If this event really occurred, one is left to wonder why no more witnesses have come forward. Were they all intimidated? Whatever the case, Stringfield was impressed. ‘After discussing the incident several times with Charlotte by phone, I felt increasingly comfortable with her manner of response to my questions,’ he concluded. ‘To me, she sounded sincere.’

SONORA, MEXICO

Dr James Harder, a professor of civil engineering and a UFO investigator, believes that a crashed spacecraft may have been recovered from the Sonoran desert in Mexico (south of Arizona) late in 1941. Reportedly, recovery was effected by a team from the US Office of Naval Intelligence (ONI). One member of the team, unable to contain the importance of what had been discovered, brought home to share with his immediate family some photographs supposedly showing an unusual craft and small bodies.

Dr Harder told me that the location of the incident was determined by one of his co-investigators, the late Jim Lorenzen, co-founder of the Aerial Phenomena Research Organization (APRO), to which Harder was a consultant. Together with another APRO consultant, Dr Leo Sprinkle, Harder interviewed a relative of the witness. He informed me that although the relative was only 10 years old or so at the time of the alleged incident, she seemed reliable and convincing. ‘She had been sitting on the information for a long time, and had decided that APRO was the organization to talk to,’ Harder explained.

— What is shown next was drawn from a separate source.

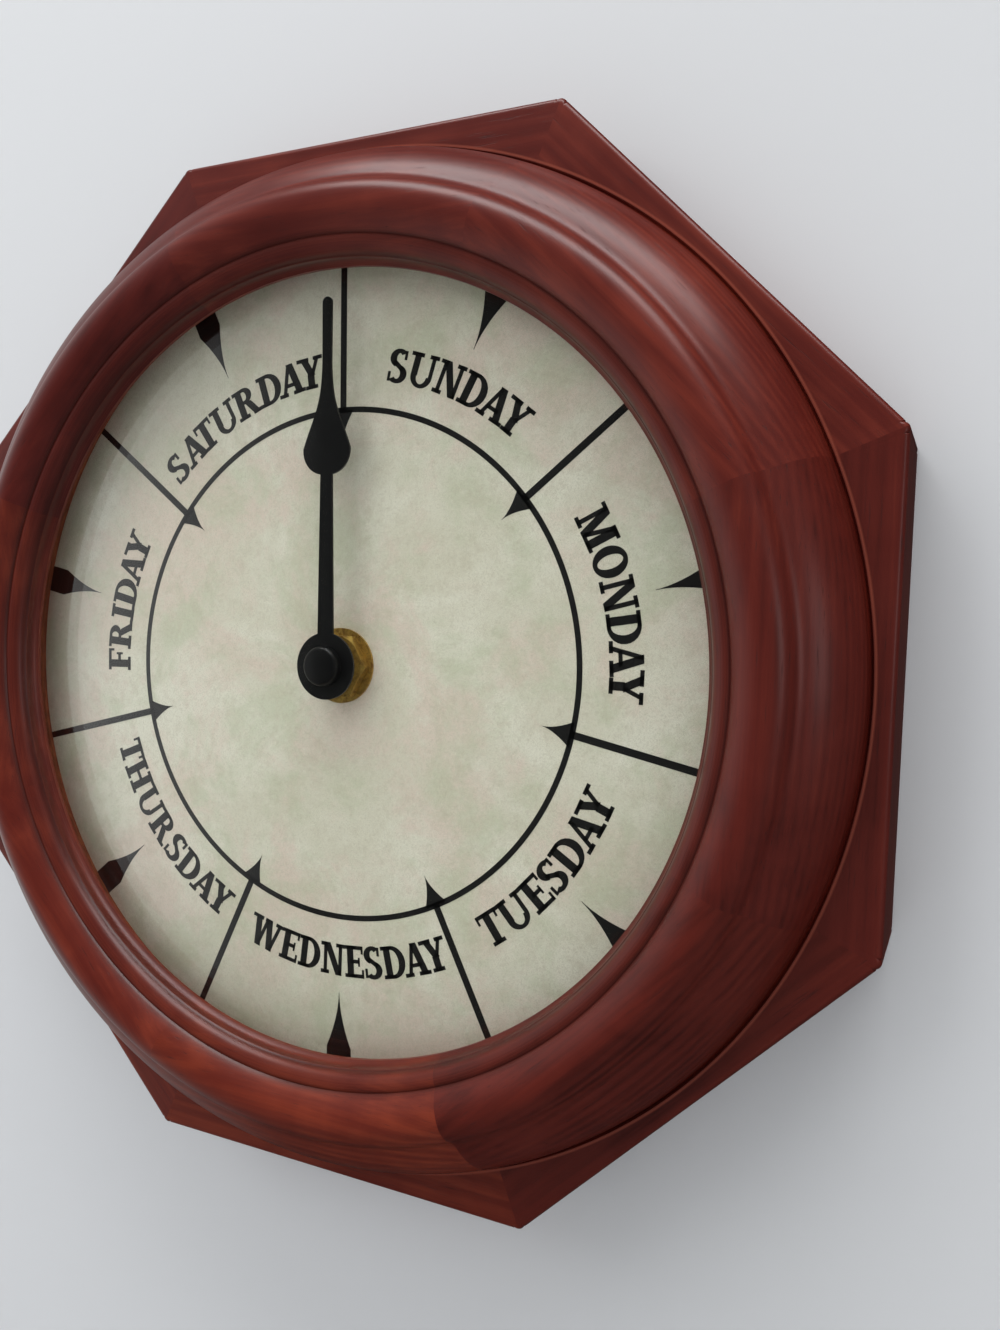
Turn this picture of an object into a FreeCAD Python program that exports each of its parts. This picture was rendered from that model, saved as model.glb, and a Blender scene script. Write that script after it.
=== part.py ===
"""Wall-hung day clock: an octagonal wooden frame, a convex glass, a seven-day dial and one
hand that goes round once a week, driven by a battery movement behind the dial.

Millimetres. +Z is up, +X is to the right seen from the front, and the clock faces -Y.
The outlines below are drawn about the hand's axis, with the wall at y = 0. Every node is
then moved so that the origin is the hole of the keyhole hanger, where the clock hangs.
"""
import FreeCAD, Part
import math
import os

V = FreeCAD.Vector
AXIS = V(0, 1, 0)

# Frame: octagon, rebates behind it and the turned moulding on its front
ACROSS_FLATS = 216.0
OCTAGON_DEPTH = 22.0
EDGE_EASE = 1.2
STAVES = 8
STAVE_SWEEP = 360.0 / STAVES
REBATE_RADIUS = 87.0
RECESS_RADIUS = 92.0
SEAT_HEIGHT = 4.6
SEAT_STEP = 0.7
LIP_RADIUS = 78.9
LIP_HEIGHT = 7.8
LIP_EDGE = 0.75

# Points of the moulding from the lip outwards: radius and height in front of the dial
COVE_MIDDLE = (79.65, 8.75)
COVE_END = (79.8, 10.3)
BEAD_START = (80.1, 10.3)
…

He continued: She was looking from a stair landing when she observed her uncle showing her family a sheaf of 8 x 10 prints of a UFO crashed horizontal on level ground. In one of the pictures, he himself was holding up a small spindly dead body, about 3.5 feet tall — the picture had been taken by a friend. A small pile of other small bodies was over to one side. The UFO took up nearly the entire frame. By various deductions from the witness’s age, etc., we estimated the time of her seeing the prints was about Halloween, 1941 . . . Jim Lorenzen did send, against my advice, some local investigator around to question the retired officer [name supplied], who naturally clammed up, so at least he knows we know, if he is still alive.